Xcel has two large nuclear plants, some hydropower and will use natural gas “peaking” plants for many years. But batteries can be used instead of gas for extra juice when demand is at its highest, like a hot summer day when people are running air-conditioning.
“We’re losing over two gigawatts of round-the-clock potential baseload power,” said Justin Tomljanovic, Xcel’s vice president of corporate development. “We’re replacing it with generally intermittent resources.”
Two gigawatts can supply enough power for up to 2 million homes.
Astrid Atkinson, CEO of California-based Camus Energy, said batteries also will play many smaller and more specific roles in a modern electric grid that has become more complex because of things like increased use of electric vehicles. Her company is working with Connexus and pitches software that acts as an air-traffic controller and helps cooperatives better use batteries.
Pilot projects and ‘baby steps’
Connexus has 15 megawatts of batteries at three sites and plans for more. It uses a form of common lithium batteries that has a short battery life but is trusted and already widely available.
Not only was the cooperative an early adopter of batteries, it still stands out. Outside of Connexus, there was only one other utility-scale battery facility in Minnesota as of December, a state study released this month found, and it is small.
The study, commissioned by the Legislature and conducted by Siemens Industry, suggested Minnesota could need between 1.35 and 2.8 gigawatts of energy storage to hit the 2040 carbon-free target. Siemens pegged the optimal amount at 1.7 gigawatts, a little more than the capacity of Xcel’s largest Minnesota coal plant in Sherburne County.
So far, Xcel has state approval for an experimental 10 megawatt, 100-hour long-duration battery with Form Energy that uses iron and the process of rusting to store power.
Great River Energy has a smaller pilot project with Form in the works, too. Cole Funseth, Great River’s manager of generation engineering, said the battery is so promising and desired by the industry because it could help over long stretches, like a polar vortex that hampers natural gas production.
Minnesota Power is a partner on the state’s other battery facility, a small lithium ion project in Grand Rapids, but the company is eyeing grant funding after unsuccessfully applying for federal help to test another long-lasting technology known as a flow battery.
“The utilities are still very much calling these pilot projects,” said Beth Soholt, executive director of Clean Grid Alliance, a trade group that represents wind, solar and battery developers. “Until they have operating experience — they can touch it, kick it, see what it does — they don’t know.”
Meanwhile, Soholt said the 15-state regional grid operator is still taking “baby steps” on batteries, writing rules for the open energy market that will be critical for developers and the future of the technology.

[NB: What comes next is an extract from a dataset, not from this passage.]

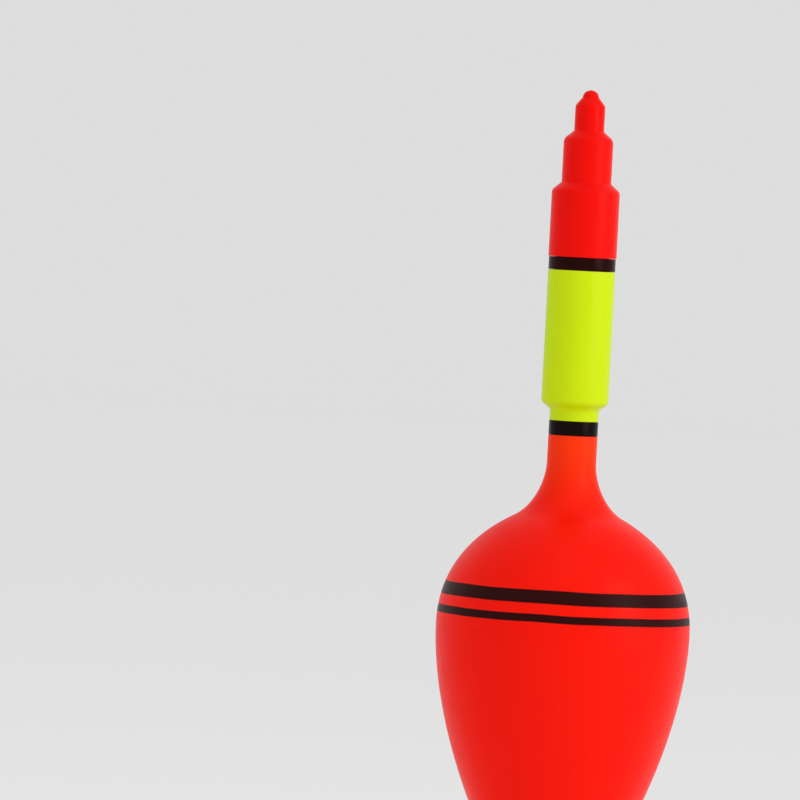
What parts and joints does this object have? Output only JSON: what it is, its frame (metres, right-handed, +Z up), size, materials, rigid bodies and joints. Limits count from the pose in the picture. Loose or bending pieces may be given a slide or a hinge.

In this early phase, utilities also say grant money is crucial. Ryan Long, Xcel’s president in Minnesota, said in general the economics for batteries have improved. But Pierce of Minnesota Power said costs are still high, especially for technology that hasn’t been fully commercialized.
“It’s probably on the higher end of some of the [carbon-free] alternatives right now, though we do have a lot of hope for the industry,” Pierce said.

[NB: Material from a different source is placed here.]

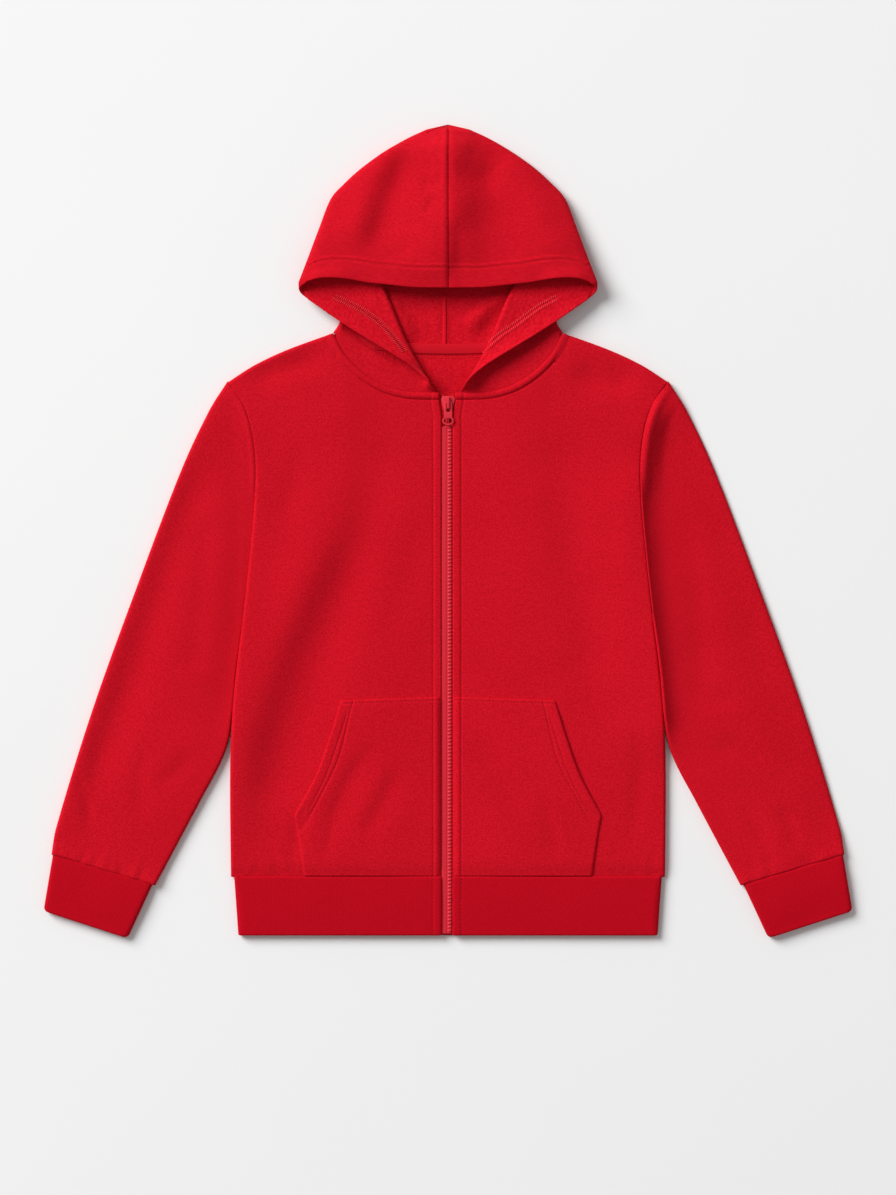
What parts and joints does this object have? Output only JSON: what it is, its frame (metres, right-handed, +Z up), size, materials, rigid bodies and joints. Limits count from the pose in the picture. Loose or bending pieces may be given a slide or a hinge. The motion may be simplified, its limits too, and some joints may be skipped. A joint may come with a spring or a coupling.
{
  "type": "kids hoodie",
  "caption": "Child's hooded sweatshirt with a full-length front zip, patch pockets, ribbed cuffs and hem, laid flat on its back.",
  "frame": {"origin": "on the surface that the garment lies on, under the middle of its outline", "axes": "+Y from the hem towards the top of the hood, +X towards the wearer's left, +Z up from the surface"},
  "size_m": [0.711, 0.7144, 0.0204],
  "materials": {
    "sweatshirt_knit": "red brushed sweatshirt knit, matt",
    "rib_knit": "red fine rib knit, matt",
    "woven_tape": "red woven tape",
    "zip_plastic": "red moulded teeth, satin",
    "zip_metal": "red enamel, satin"
  },
  "bodies": {
    "garment": {"back_panel": "sweatshirt_knit", "front_right": "sweatshirt_knit", "front_left": "sweatshirt_knit", "sleeve_right": "sweatshirt_knit", "sleeve_left": "sweatshirt_knit", "hood_right": "sweatshirt_knit", "hood_left": "sweatshirt_knit", "pocket_right": "sweatshirt_knit", "pocket_left": "sweatshirt_knit", "cuff_right": "rib_knit", "cuff_left": "rib_knit", "hem_rib": "rib_knit", "neck_tape": "woven_tape", "zip_tape_right": "woven_tape", "zip_tape_left": "woven_tape", "zip_chain": "zip_plastic", "zip_slider": "zip_metal"},
    "pull_tab": {"zip_pull": "zip_metal"}
  },
  "joints": [
    {"name": "pull_tab_hinge", "type": "hinge", "parent": "garment", "child": "pull_tab", "pos_m": [0, 0.1126, 0.0073], "axis": [-1, 0, 0], "range_deg": [0, 160]}
  ]
}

Xcel, while refusing to divulge the overall cost, got a $70 million grant to use on the Form pilot project in Minnesota and another in Colorado, as well as $20 million from a Bill Gates-founded platform.
Power surge ahead
Xcel’s new long-range plan calls for 600 megawatts of storage by 2030, which is large but less than half the power output of the large coal-fired plant in Sherburne County.
Great River plans to add 200 megawatts in 2030. The state Public Utilities Commission (PUC) approved a plan for Minnesota Power to incorporate up to 500 megawatt hours — a measure that accounts for output and duration — of storage, likely by 2030.
That is in the ballpark for how much battery storage Siemens found each utility might need. Smaller cooperatives and municipal utilities also will have to build hundreds of megawatts of batteries in total, Siemens said.
Still, the question of exactly what kind of technology the utilities will build is unresolved.